Roundtables help manage the fish stock on the west coast of Vancouver Island
In Ahousaht et al vs. Canada, the Trial Judge found that economic trade in fish happened regularly, in substantial quantities, and was integral to Nuu-chah-nulth First Nations cultural practices.
Today, Nuu-chah-nulth Nations collaboratively work with stakeholders at West Coast Vancouver Island (WCVI) Roundtables in Barkley, Clayoquot, Nootka and Kyuquot communities with the goal of ensuring that all groups can fully attain their salmon allocations, which provide food, social, ceremonial, and economic benefits.
“The first WCVI Roundtable came out of a conflict over access to the resource for Area 23,” said Diana Dobson, Program Head, WCVI Stock Assessment for DFO. Currently, the west coast of Vancouver Island Roundtables comprise Areas 23 (Barkley, both harvest and stewardship), 24 (Clayoquot), 25 (Nootka), and 26 (Kyuquot), bringing together First Nations, DFO, sports and recreation, commercial, and stewardship groups that historically wouldn’t have sat together at the table.
“In the past each group would meet bilaterally with DFO and be asked what would be best for them without considering other groups,” said Tawney Lem, Executive Director of Management for West Coast Aquatic. “Today, WCVI Roundtables are a cooperative process where First Nations and stakeholders look for solutions that work for all groups.”
Steve Tatoosh, Chief Councillor, Hupacasath First Nation has participated in Area 23 Roundtables for six years and agreed. “Roundtables provide an atmosphere for rightful owners of the resource and stakeholders to offer their input on how the resource is managed.”
During the February to May “pre-season,” the Roundtables do the heavy lifting by creating an annual fishing plan, which includes management actions for various environmental scenarios, looks at when First Nations and users are out on the water, what days they’ll fish, and what times.

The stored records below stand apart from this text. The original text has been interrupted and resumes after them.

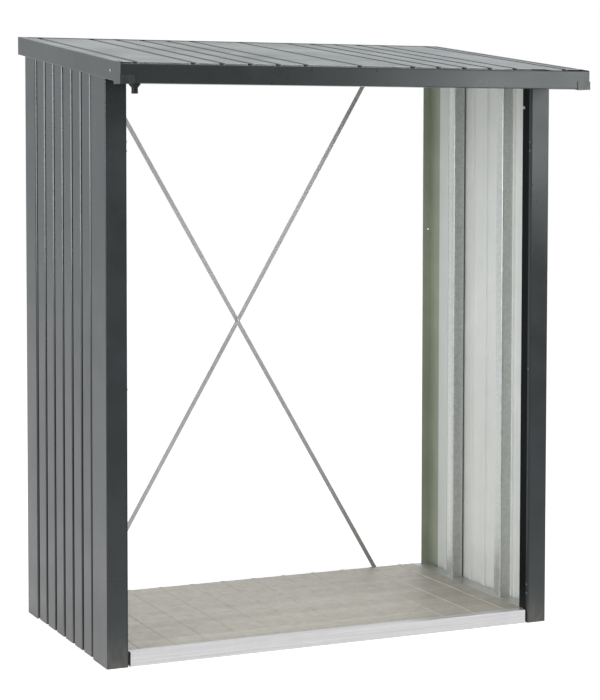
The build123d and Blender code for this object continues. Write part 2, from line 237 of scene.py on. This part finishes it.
def buildSheetRipple():
    # the slow waviness of thin rolled sheet, which bends what it mirrors
    group, given, out = startGroup(
        "sheet_ripple",
        [("Place", "Vector", None), ("Size", "Float", 2.6)],
        [("Height", "Float"), ("Shade", "Float")])
    broad = noise(group, given["Place"], given["Size"], 1.5, 0.45)
    cloudy = noise(group, given["Place"], 9.0, 4.0)
    feed(group, out["Height"], broad)
    feed(group, out["Shade"], spread(group, maths(group, "MULTIPLY", broad, cloudy), 0.0, 1.0, 0.12, 0.42))
    return group


def buildPaintGrain():
    # fine metal flake in the paint, and the skin it dries to
    group, given, out = startGroup(
        "paint_grain",
        [("Place", "Vector", None), ("Flake Size", "Float", 420.0), ("Skin Size", "Float", 420.0)],
        [("Flake", "Float"), ("Skin", "Float")])
    flake = addNode(group, "ShaderNodeTexVoronoi")
    feed(group, flake.inputs["Vector"], given["Place"])
    feed(group, flake.inputs["Scale"], given["Flake Size"])
    grey = group.nodes.new("ShaderNodeSeparateColor")
    group.links.new(flake.outputs["Color"], grey.inputs["Color"])
    feed(group, out["Flake"], grey.outputs["Red"])
    feed(group, out["Skin"], noise(group, given["Place"], given["Skin Size"], 2.0))
    return group


def buildZincSpangle():
    # the crystal patches of a galvanised coat
    group, given, out = startGroup(
        "zinc_spangle",
        [("Place", "Vector", None), ("Patches", "Float", 130.0)],
        [("Shade", "Float"), ("Edge", "Float")])
    wobble = addNode(group, "ShaderNodeTexNoise", Scale=60.0, Detail=2.0)
    feed(group, wobble.inputs["Vector"], given["Place"])
    moved = addNode(group, "ShaderNodeVectorMath", "MULTIPLY_ADD")
    feed(group, moved.inputs[0], wobble.outputs["Color"])
    moved.inputs[1].default_value = (0.008, 0.008, 0.008)
    feed(group, moved.inputs[2], given["Place"])
    cells = addNode(group, "ShaderNodeTexVoronoi")
    feed(group, cells.inputs["Vector"], moved.outputs[0])
    feed(group, cells.inputs["Scale"], given["Patches"])
    grey = group.nodes.new("ShaderNodeSeparateColor")
    group.links.new(cells.outputs["Color"], grey.inputs["Color"])
    feed(group, out["Shade"], grey.outputs["Green"])
    feed(group, out["Edge"], spread(group, cells.outputs["Distance"], 0.0, 1.0, 0.25, 0.75))
    return group


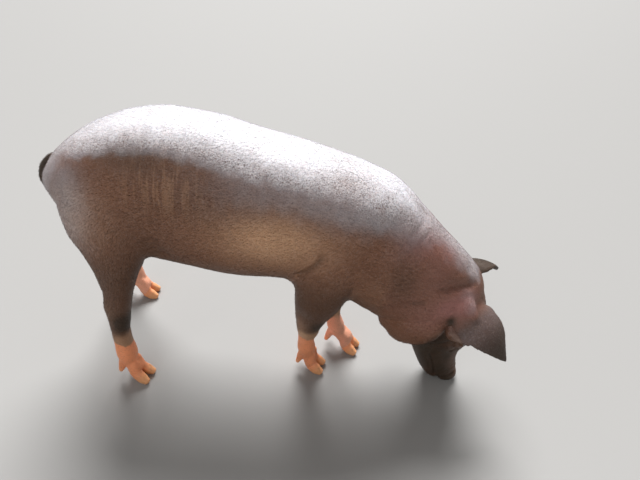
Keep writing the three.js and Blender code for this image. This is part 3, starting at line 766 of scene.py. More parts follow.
def hollows(points, faces, edges):
    """How far relaxing along the edges lifts each point along its normal, or 0, and the normals."""
    normals = normals_of(points, faces)
    soft = relaxed(points, edges, FILL_ROUNDS)
    return np.maximum(((soft - points) * normals).sum(1, keepdims=True), 0), normals


def merged(shells, cell):
    """The shells as one closed surface, made of cells of that size."""
    return through_modifier(*joined(shells), "REMESH", mode="VOXEL", voxel_size=cell)


def merged_body(shape):
    """The masses as one closed surface, merged with the blends that fill the creases between them."""
    tubes = masses(shape)
    shells = {name: tube.shell() for name, tube in tubes.items()}
    broad = [shell for name, shell in shells.items() if name.startswith(("trunk", "jowl", "limb", "skull"))]
    points, faces = merged(broad, BROAD["cell"])
    edges = edges_of(faces)
    points = relaxed(points, edges, 4)
    rise, normals = hollows(points, faces, edges)
    rise = relaxed(rise, edges, 6)
    hoist = np.minimum(rise, BROAD["most"]) - BROAD["inside"] * smoothstep(0.003, 0.0, rise)
    blend = (points + normals * hoist, faces)
    ears = [
        sheet_shell(*ear_layers(name, shape.ear_width, shape.ear_thickness), flip=sign > 0)
        for name, sign in SIDES.items()
    ]
    points, faces = merged([*shells.values(), *ears], CLOSE["cell"])
    ear_roots = np.linalg.norm(right_side(points) - EAR_MEETS["place"], axis=1) < EAR_MEETS["reach"]
    fine = np.flatnonzero((points[:, 2] < FOOT_TOP) & (points[:, 0] < 0.42) | ear_roots)
    edges = edges_of(faces)
    edges = edges[np.isin(edges, fine).all(1)]
    rise, normals = hollows(points, faces, edges)
    most = np.where(points[:, 2:] > FOOT_TOP, CLOSE["most_ear"], CLOSE["most_foot"])
    rise = relaxed(np.minimum(rise, most), edges, 6)
    flesh = (points + normals * (rise - CLOSE["inside"]), faces)
    return merged([*shells.values(), blend, flesh, *ears, *teats(tubes["trunk"])], shape.cell)


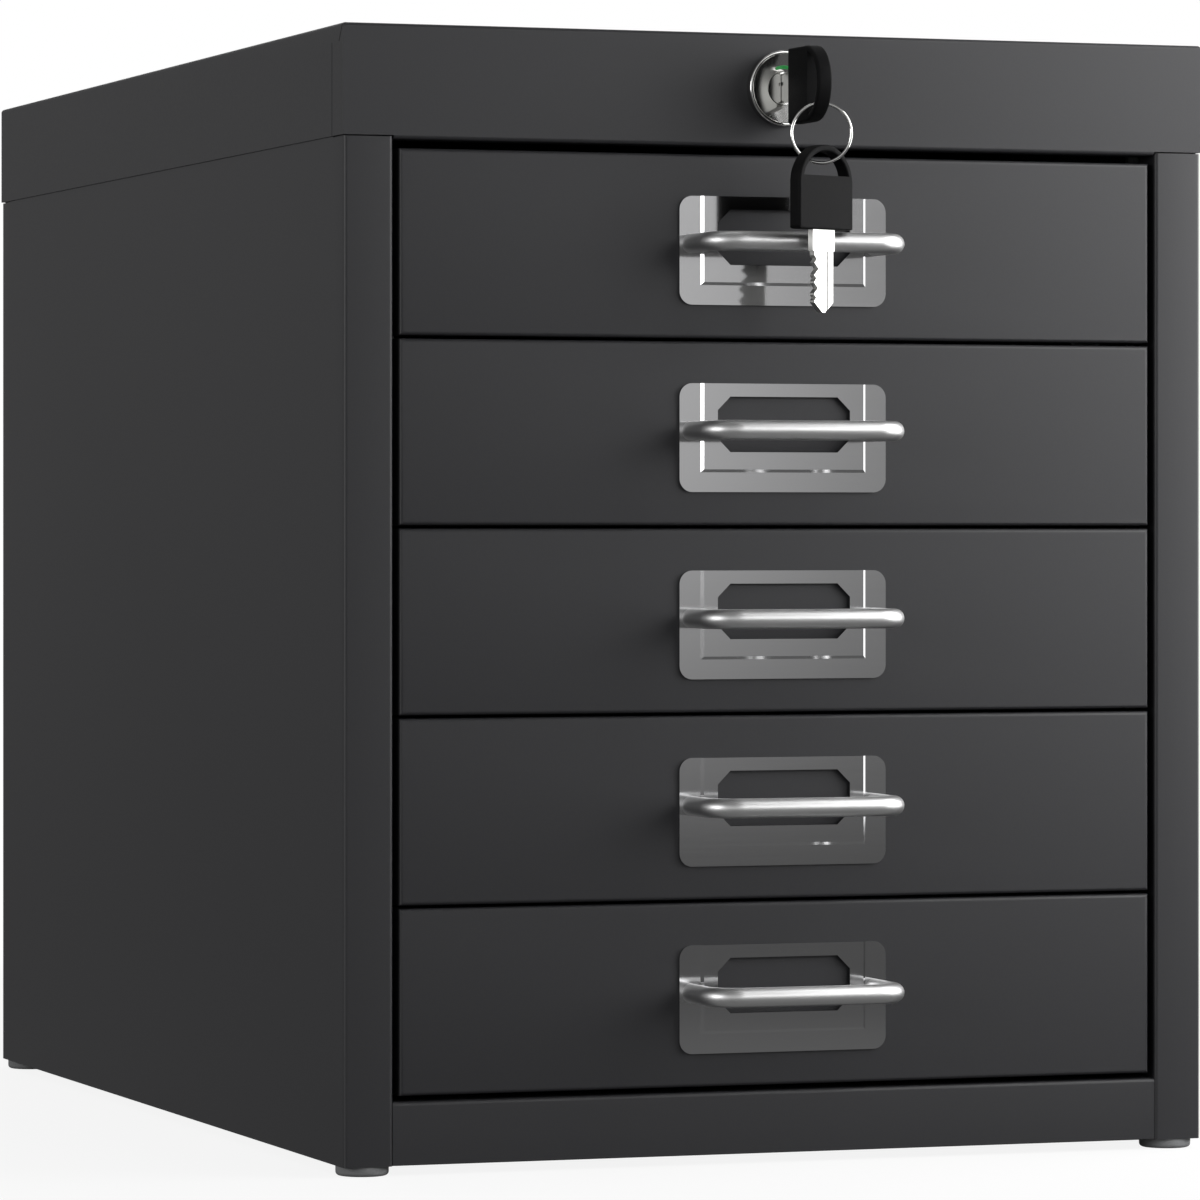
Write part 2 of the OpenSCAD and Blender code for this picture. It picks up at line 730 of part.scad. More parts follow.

During “in-season” summer months, groups receive updates on escapement and send out test fishing boats to determine the size of the runs (i.e., higher or lower than the forecast), considering whether to make adjustments based on information coming back.
Between about October to January WCVI Roundtable groups for the four areas conduct a post-season review of their management plan to see how well the plan was adhered to, and to see if the plan was robust enough to address issues that arose in-season.
At that time the groups decide whether the plan needs updating. During this process, issues often arise that spark concern at the table.
As an example, returning sockeye numbers were historically high in 2015 yet there was a challenge around accessing salmon due to low water levels and high water temperatures.
“There was a lot of concern at the table,” said Lem, “yet even during the discussions people realized that these issues impact everyone and collectively they needed to find a solution.”
“It’s a good way to work through problems,” said Graham Murell, Biologist and Fisheries Manager, Hupacasath First Nation about how Roundtables come to agreement when an issue arises. Another advantage of the WCVI Roundtables is in how the consensus-based approach can lead to new solutions.
Highlighting the “creativity” and “flexibility” at the tables, Andy Olson, Fisheries Manager Biologist, Tseshaht First Nation said at a recent Council of Ha’wiih Forum on Fisheries that through the roundtable process Tseshaht First Nation was able to negotiate a fishery to use small mesh gear to target mostly three-year old male chinook, and that they harvested 7,000 chinook.
Speaking about how the meetings have impacted the area overall, Tatoosh said that for Area 23 the “meetings have meant better management for the Alberni Inlet and Port Alberni in general.” This progression towards “better management” is related to the fact that the Nuu-chah-nulth Nations participating in the Roundtables are exercising their Aboriginal rights to manage and access the resources.
“The Nations that are part of these discussions are managing their own fishery and helping to design fishery management plans with other stakeholders that are more comprehensive and nuanced than the way DFO might look at the world outside this co-management approach,” said Dobson.
“The resulting plans better meet the needs and objectives of the First Nation communities and other stakeholders and it makes sense that they’d be more engaged with the process as a result.”
Still, she and others often use the word “compromise” to describe how all groups operate to make it work.
“Compromise is definitely a big benefit of the table,” said Tatoosh. “There’s give and take between each group.”